- Leader: Ilias Zervos Iakovatos, Iosif Momferatos
- Founded: 1848
- Ideology: Union of the Ionian Islands with Greece Greek nationalism Constitutionalism Radicalism Liberal nationalism
- Political position: Left-wing

= Party of Radicals (Ionian Islands) =

The flag of the United States of the Ionian Islands

The Party of Radicals (Κόμμα των Ριζοσπαστών), was a political party active in the United States of the Ionian Islands. It was founded in 1848 and dissolved immediately after the union of the Ionian Islands with the Kingdom of Greece in 1864. The political goals of the party were solely enosis (union) with Greece.

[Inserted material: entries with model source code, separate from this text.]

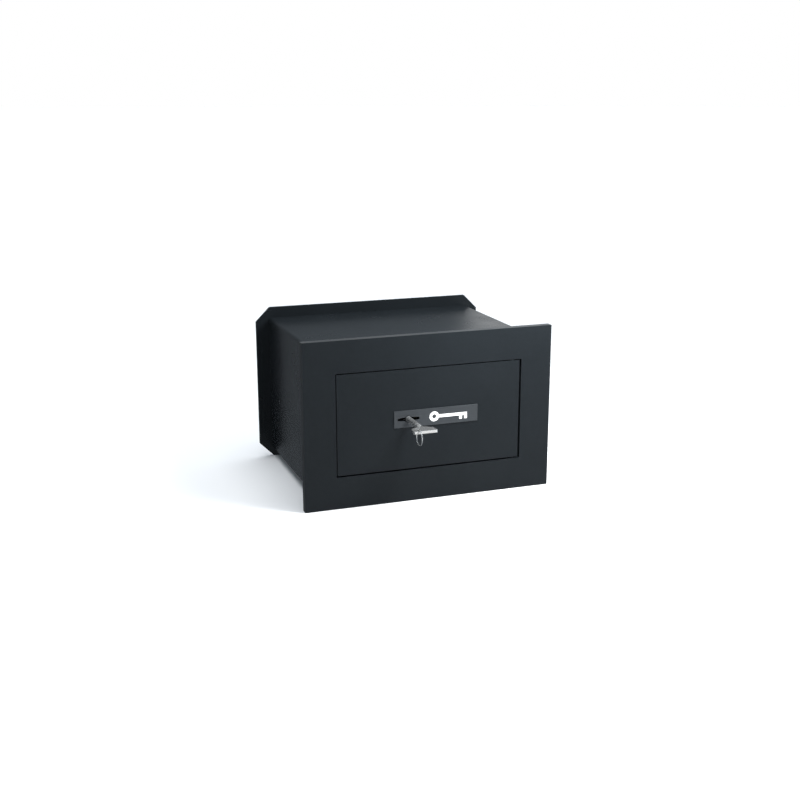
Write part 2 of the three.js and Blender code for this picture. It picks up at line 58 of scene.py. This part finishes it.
# ---------------------------------------------------------------- camera
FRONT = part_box("front_frame")[0].y
CAMERA_FROM_FRONT = Vector((-0.4952, -1.2894, 0.3898))  # from the middle of the frame's face
CAMERA_AZIMUTH, CAMERA_ELEVATION, CAMERA_ROLL = -19.46, 14.91, -0.12  # degrees
LENS_MM, SENSOR_MM = 52.97, 36.0


def make_camera():
    data = bpy.data.cameras.new("camera")
    data.lens, data.sensor_width = LENS_MM, SENSOR_MM
    cam = bpy.data.objects.new("camera", data)
    bpy.context.collection.objects.link(cam)
    turn = Matrix.Rotation(math.radians(CAMERA_AZIMUTH), 4, "Z")
    tip = Matrix.Rotation(math.radians(90 - CAMERA_ELEVATION), 4, "X")
    roll = Matrix.Rotation(math.radians(CAMERA_ROLL), 4, "Z")
    place = Matrix.Translation(CAMERA_FROM_FRONT + Vector((0, FRONT, 0)))
    cam.matrix_world = place @ turn @ tip @ roll
    bpy.context.scene.camera = cam


# ---------------------------------------------------------------- node helpers
class Nodes:
    """A material's node tree with short calls for the nodes used here."""

    def __init__(self, name):
        self.material = bpy.data.materials.new(name)
        self.material.use_nodes = True
        self.tree = self.material.node_tree
        self.tree.nodes.clear()
        self.out = self.tree.nodes.new("ShaderNodeOutputMaterial")
        self.shader = self.tree.nodes.new("ShaderNodeBsdfPrincipled")
        self.link(self.shader.outputs[0], self.out.inputs[0])
        self.coord = self.tree.nodes.new("ShaderNodeTexCoord").outputs["Object"]

    def link(self, a, b):
        self.tree.links.new(a, b)

    def set(self, **values):
        for key, value in values.items():
            self.shader.inputs[key.replace("_", " ")].default_value = value

    def noise(self, scale, detail=3.0, roughness=0.5, stretch=(1, 1, 1)):
        mapping = self.tree.nodes.new("ShaderNodeMapping")
        mapping.inputs["Scale"].default_value = [scale * s for s in stretch]
        self.link(self.coord, mapping.inputs["Vector"])
        tex = self.tree.nodes.new("ShaderNodeTexNoise")
        tex.inputs["Scale"].default_value = 1.0
        tex.inputs["Detail"].default_value = detail
        tex.inputs["Roughness"].default_value = roughness
        self.link(mapping.outputs[0], tex.inputs["Vector"])
        return tex.outputs["Fac"]

    def spread(self, value, low, high, to_low=0.0, to_high=1.0):
        """The value's stretch from low to high, spread over another range."""
        node = self.tree.nodes.new("ShaderNodeMapRange")
        node.inputs["From Min"].default_value = low
        node.inputs["From Max"].default_value = high
        node.inputs["To Min"].default_value = to_low
        node.inputs["To Max"].default_value = to_high
        self.link(value, node.inputs["Value"])
        return node.outputs["Result"]

    def mix(self, factor, a, b):
        """A colour between a and b. Each of the three is a constant or another node's output."""
        node = self.tree.nodes.new("ShaderNodeMix")
        node.data_type = "RGBA"
        for socket, value in ((node.inputs[0], factor), (node.inputs[6], a), (node.inputs[7], b)):
            if isinstance(value, (tuple, list)):
                socket.default_value = (*value, 1.0)
            elif isinstance(value, (int, float)):
                socket.default_value = value
            else:
                self.link(value, socket)
        return node.outputs[2]

    def bump(self, height, strength, distance):
        node = self.tree.nodes.new("ShaderNodeBump")
        node.inputs["Strength"].default_value = strength
        node.inputs["Distance"].default_value = distance
        self.link(height, node.inputs["Height"])
        return node.outputs["Normal"]

    def color(self, socket):
        self.link(socket, self.shader.inputs["Base Color"])

    def roughness(self, socket):
        self.link(socket, self.shader.inputs["Roughness"])

    def normal(self, socket):
        self.link(socket, self.shader.inputs["Normal"])


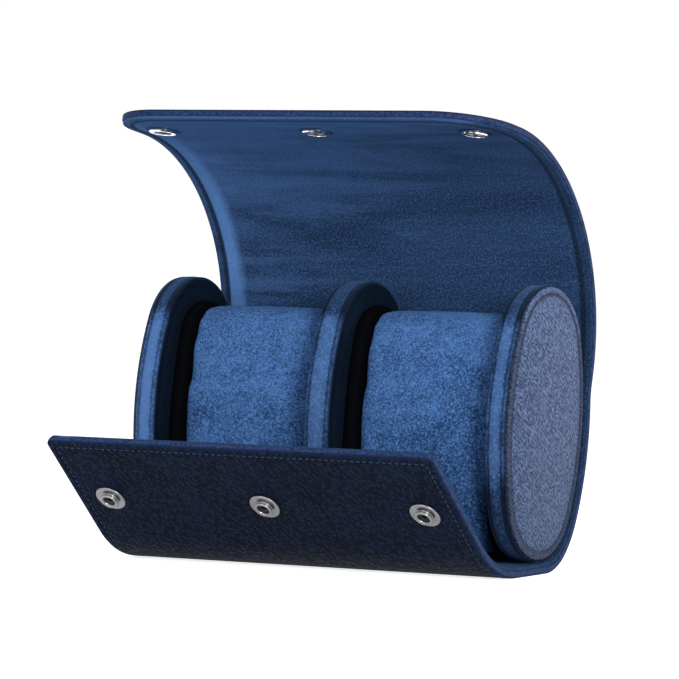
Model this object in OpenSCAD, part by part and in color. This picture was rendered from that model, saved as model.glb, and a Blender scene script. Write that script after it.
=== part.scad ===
// Travel case for two watches: a leather wrap closes round three oval
// panels that stand on end, with a lift-out cushion in each compartment.
// X runs along the case, -Y is the front, +Z is up, z = 0 is the table.

/* [Wrap] */
// Length of the wrap from side edge to side edge
wrap_length = 161; // [130:1:220]
// Thickness of the outer leather
leather_t = 1.2; // [0.9:0.1:1.6]
// Thickness of the stiffening board
board_t = 1.2; // [0.8:0.1:1.6]
// Thickness of the suede lining
lining_t = 1.1; // [0.8:0.1:1.4]
// Width of the leather turned in along the free edges
turned_edge = 4; // [2:0.5:8]
// Gap between neighbouring stiff strips, where the wrap flexes
flex_gap = 0.6; // [0.4:0.1:1]
// How far the lining stops short of the free edges
lining_setback = 0.4; // [0.2:0.1:1]

/* [Panels] */
// Half depth of an oval panel
panel_half_depth = 29; // [26:0.5:34]
// Half height of an oval panel
panel_half_height = 49.8; // [45:0.1:56]
// Radius of the panel's top and bottom ends
panel_end_r = 24.6; // [21:0.1:25.5]
// Backward lean of the panels in degrees
lean = 6.5; // [4:0.5:9]
// Thickness of an end panel from its rim's edge to its inner face
end_panel_t = 9.1; // [7:0.1:12]
// Thickness of the centre panel
centre_panel_t = 10; // [7:0.5:14]
// How far an end panel stands in from the wrap's side edge
panel_setback = 1; // [0.5:0.1:3]
// Thickness of the suede band round a panel
rim_t = 1.1; // [0.8:0.1:1.6]
// Thickness of a panel's inner facing
facing_t = 1; // [0.7:0.1:1.4]
// Width of the flat border round a facing or a leather end
border_w = 3.5; // [2.5:0.1:5]
// Height of the padded dome on an end panel
dome_h = 1.9; // [1:0.1:3]

/* [Fit of the panels in the wrap] */
// Space for the bonding between a panel's back and the lining
bond_gap = 0.3; // [0.2:0.05:0.6]
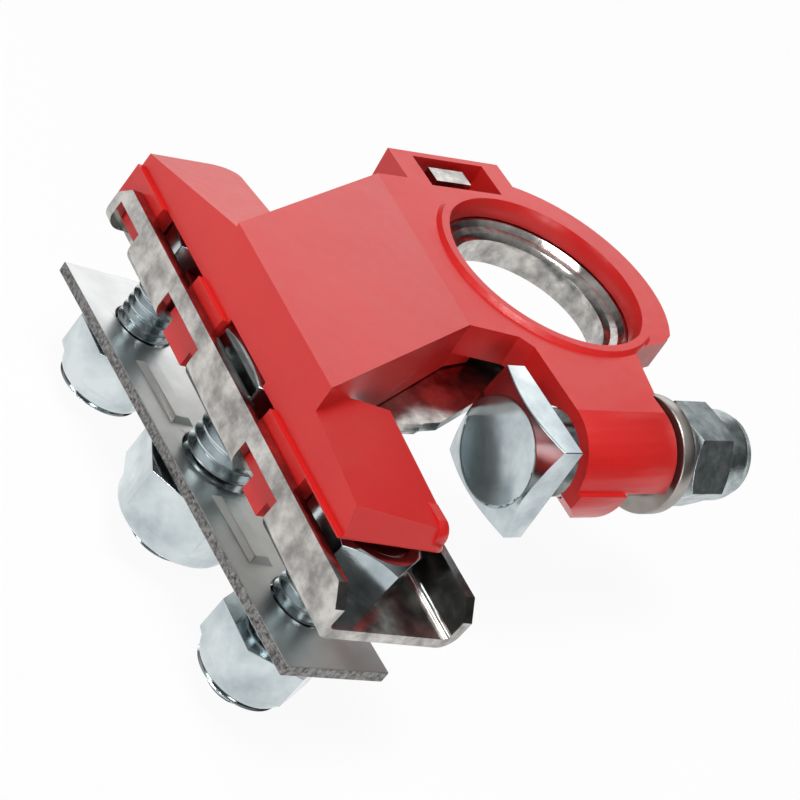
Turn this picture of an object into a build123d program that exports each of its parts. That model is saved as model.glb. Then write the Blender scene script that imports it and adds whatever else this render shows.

On 26 November 1850, the Radical MP John Detoratos Typaldos proposed in the Ionian parliament the resolution for the enosis of the Ionian Islands with Greece which was signed by Gerasimos Livadas, Nadalis Domeneginis, George Typaldos, Frangiskos Domeneginis, Ilias Zervos Iakovatos, Iosif Momferatos, Telemachus Paizis, Ioannis Typaldos, Aggelos Sigouros-Dessyllas, Christodoulos Tofanis. During the period of British rule, Prime Minister William Ewart Gladstone visited the islands and recommended their reunion with Greece, to the chagrin of the British government.

In 1862, the party split into two factions, the "United Radical Party" and the "Real Radical Party".